For centuries and centuries, we've only seemed to care about how women act in the face of their dismay, disillusion, and disappointment, waiting for them to show a shred of emotion to tear them apart.

Expecting and accepting only for them to "rise above" with grace and poise over something that nearly destroyed them. Criticizing how they've chosen to grieve, even if it means putting out the greatest diss track ever written.

Photo by Europa Press Entertainment/Europa Press via Getty Images Gerard Pique and Shakira attend Davis Cup Final at Caja Magica on November 24, 2019 in Madrid, Spain.

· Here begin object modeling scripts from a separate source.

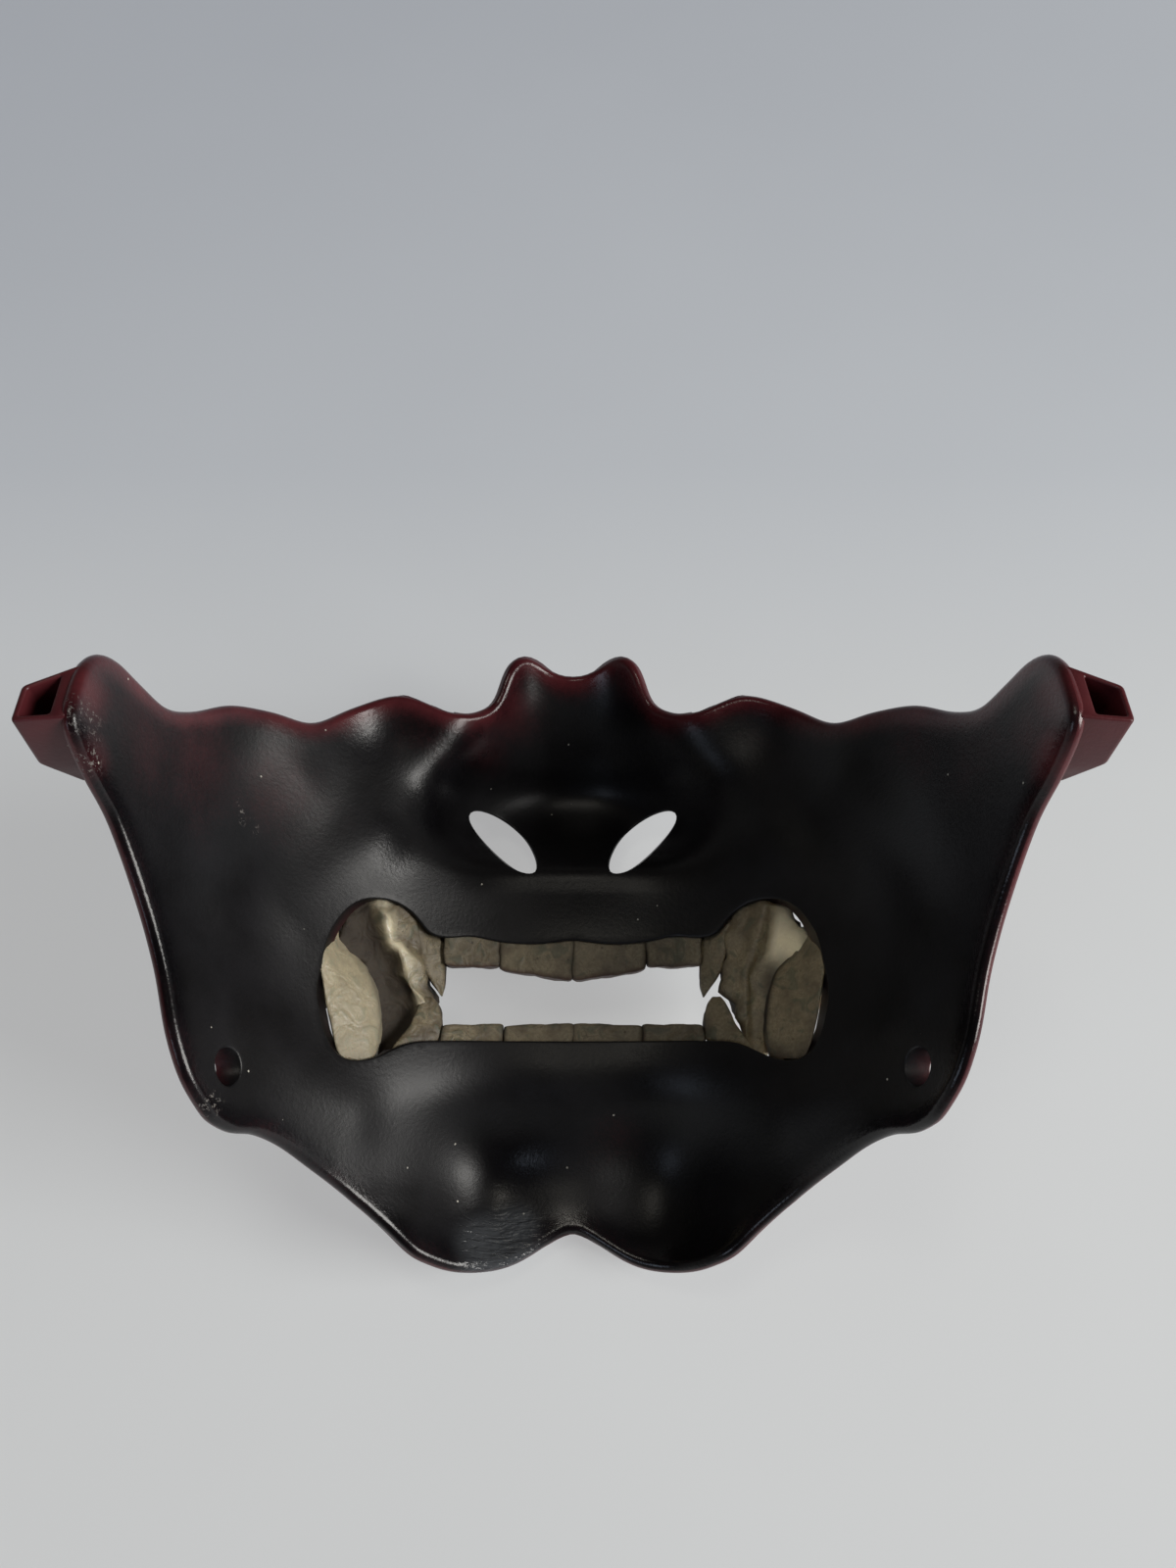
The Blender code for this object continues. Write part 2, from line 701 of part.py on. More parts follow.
def lay_down(anchor, items):
    """Turn the mask face down and set its foremost points on the ground."""
    points = []
    for item in items:
        work = solid_points(item)
        points += [vertex.co.copy() for vertex in work.verts]
        work.free()
    turn = Matrix.Rotation(rest_turn(points) - math.pi / 2, 4, "X")
    laid = [turn @ point for point in points]
    middle = (min(p.y for p in laid) + max(p.y for p in laid)) / 2
    anchor.rotation_euler = turn.to_euler()
    anchor.location = (0.0, -middle, -min(p.z for p in laid))


def build():
    """Make every piece of the mask."""
    for item in list(bpy.data.objects):
        bpy.data.objects.remove(item, do_unlink=True)
    parts = make_collection("oni_half_mask")
    cutters = make_collection("shell_cutters")
    socket_cutters = make_collection("socket_cutters")
    anchor = bpy.data.objects.new("lying_mask", None)
    parts.objects.link(anchor)
    shell = make_shell(parts, cutters, anchor)
    sheet = make_sheet()
    sheet_tree = BVHTree.FromBMesh(sheet)
    work = solid_points(shell)
    shell_tree = BVHTree.FromBMesh(work)

    def skin_depth(out, up):
        """How far forward the inner skin lies behind a tooth."""
        return sheet_tree.ray_cast(Vector((out, -FAR, up)), Vector((0.0, 1.0, 0.0)))[0].y

    items = [shell]
    for name in TEETH:
        for side in (-1, 1):
            items.append(make_tooth(name, side, skin_depth, parts, anchor))
    seat = make_seat(socket_cutters, anchor)
    for side in (-1, 1):
        items.append(make_socket(side, shell_tree, seat, parts, socket_cutters, anchor))
    sheet.free()
    work.free()
    lay_down(anchor, items)


build()
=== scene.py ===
# %% [markdown]
# # An oni half mask, seen from the wearer's side
#
# The real object is a thin half mask, cast in resin, sprayed and painted by hand. It lies face
# down on a pale table, so we look into the hollow that goes over the nose and the jaw: satin
# black lacquer inside, dark red creeping round the rims, and teeth painted like old bone.
#
# The solids of the mask come in first. Everything here is built around them, in metres. The
# dressed mask has to stay as big.

# %% Load the solids
import math

import bmesh
import bpy
import numpy as np
from mathutils import Matrix, Vector, noise
from mathutils.geometry import delaunay_2d_cdt


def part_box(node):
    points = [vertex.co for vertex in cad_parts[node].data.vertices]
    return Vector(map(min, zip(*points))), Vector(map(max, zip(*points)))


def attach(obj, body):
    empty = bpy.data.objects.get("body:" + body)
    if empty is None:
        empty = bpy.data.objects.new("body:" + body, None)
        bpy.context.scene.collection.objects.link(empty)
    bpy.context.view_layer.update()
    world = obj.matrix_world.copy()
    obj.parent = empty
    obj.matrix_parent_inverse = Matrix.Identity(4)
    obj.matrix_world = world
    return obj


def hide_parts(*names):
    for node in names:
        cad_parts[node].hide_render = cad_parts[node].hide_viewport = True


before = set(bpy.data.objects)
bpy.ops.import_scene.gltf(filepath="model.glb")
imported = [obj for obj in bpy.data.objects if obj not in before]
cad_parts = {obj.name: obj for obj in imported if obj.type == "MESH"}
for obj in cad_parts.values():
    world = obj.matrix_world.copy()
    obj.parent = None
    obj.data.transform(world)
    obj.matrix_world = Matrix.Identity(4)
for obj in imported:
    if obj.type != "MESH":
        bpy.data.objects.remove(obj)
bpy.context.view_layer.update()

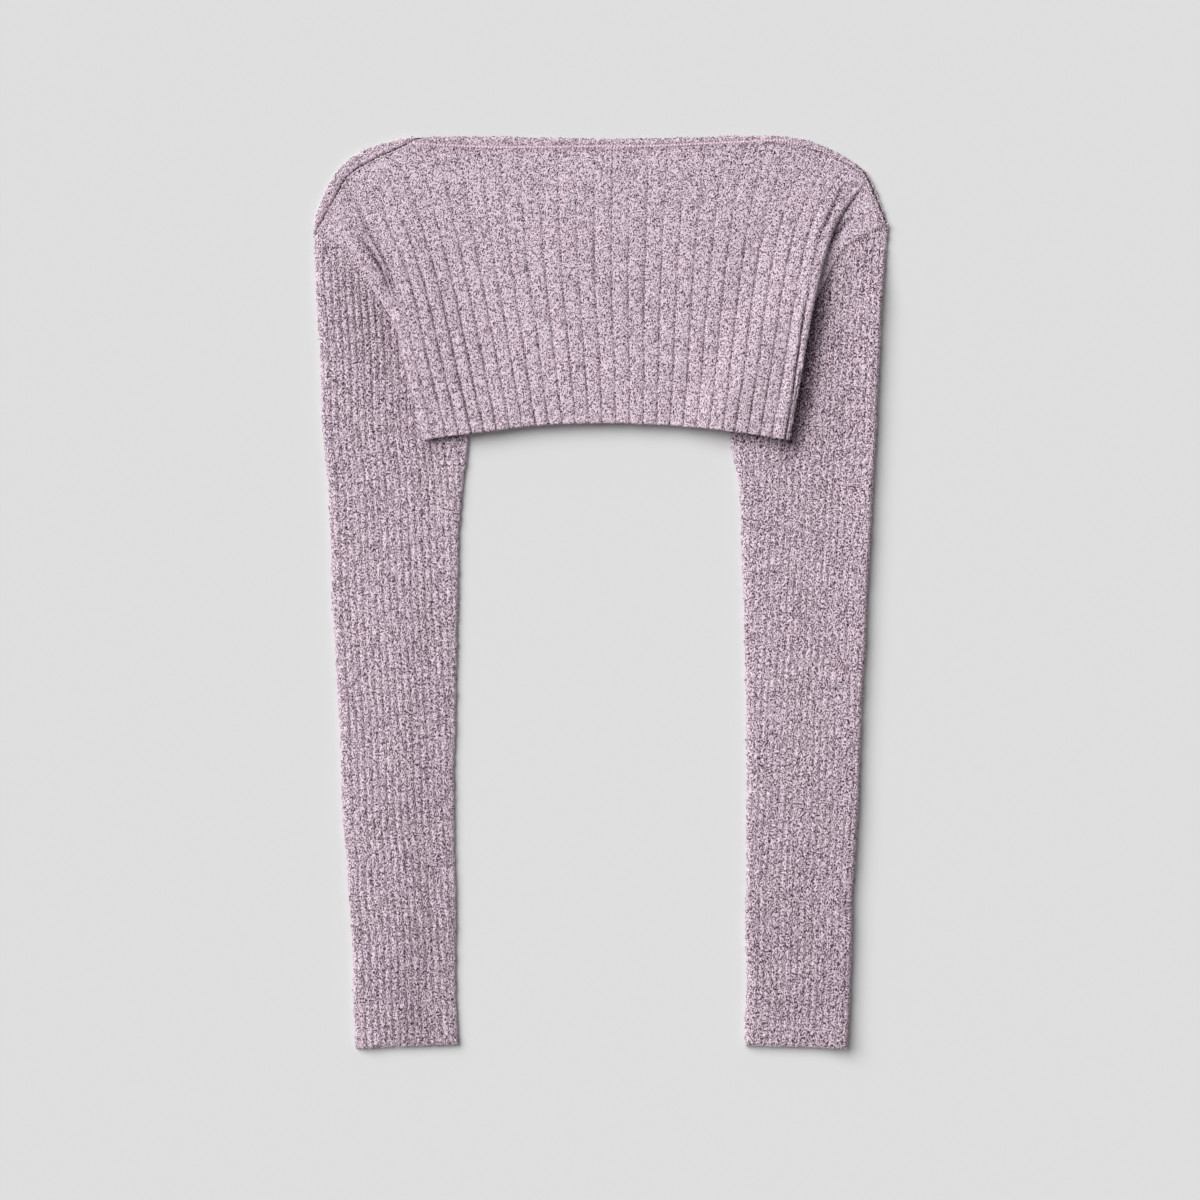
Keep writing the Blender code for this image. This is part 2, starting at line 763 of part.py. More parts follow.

Shakira just gave women worldwide a voice—permission, if you will—and an example of how we will no longer swallow our feelings, our pain, and our anguish to save the people around us in the wake of our emotional chaos.

Piqué, like many men who heartlessly and shamelessly parade around with their mistresses, even tried to diminish the new song by mocking it during a live stream of his new project, King's League, saying Casio had become a new sponsor of the project.

He even recorded a video of himself driving a Twingo, leaving him at the hands of a public who no longer finds those kinds of things funny and suddenly understands what Shakira meant when she wrote, "so much time at the gym, but maybe work out your brain a bit, too."

A man who prohibited an incredible artist like her from working with other men to later lead one of the most notorious infidelity scandals didn't deserve a beautiful ballad like the ones from Donde estan los ladrones.

He deserved this—a song with pure, unwavering, fearless feminine power that doesn't hide the cathartic anger that comes from sending your ex a freir tusa.

If 2022 was one of the darkest periods of Shakira's life, 2023 is starting to look like her renaissance. As her new life begins to take shape, she demonstrates that the pieces from our soul left over from even the most devastating heartbreak can become the compost that nourishes the seeds of our new life.

After all, cuando menos piensas, sale el sol.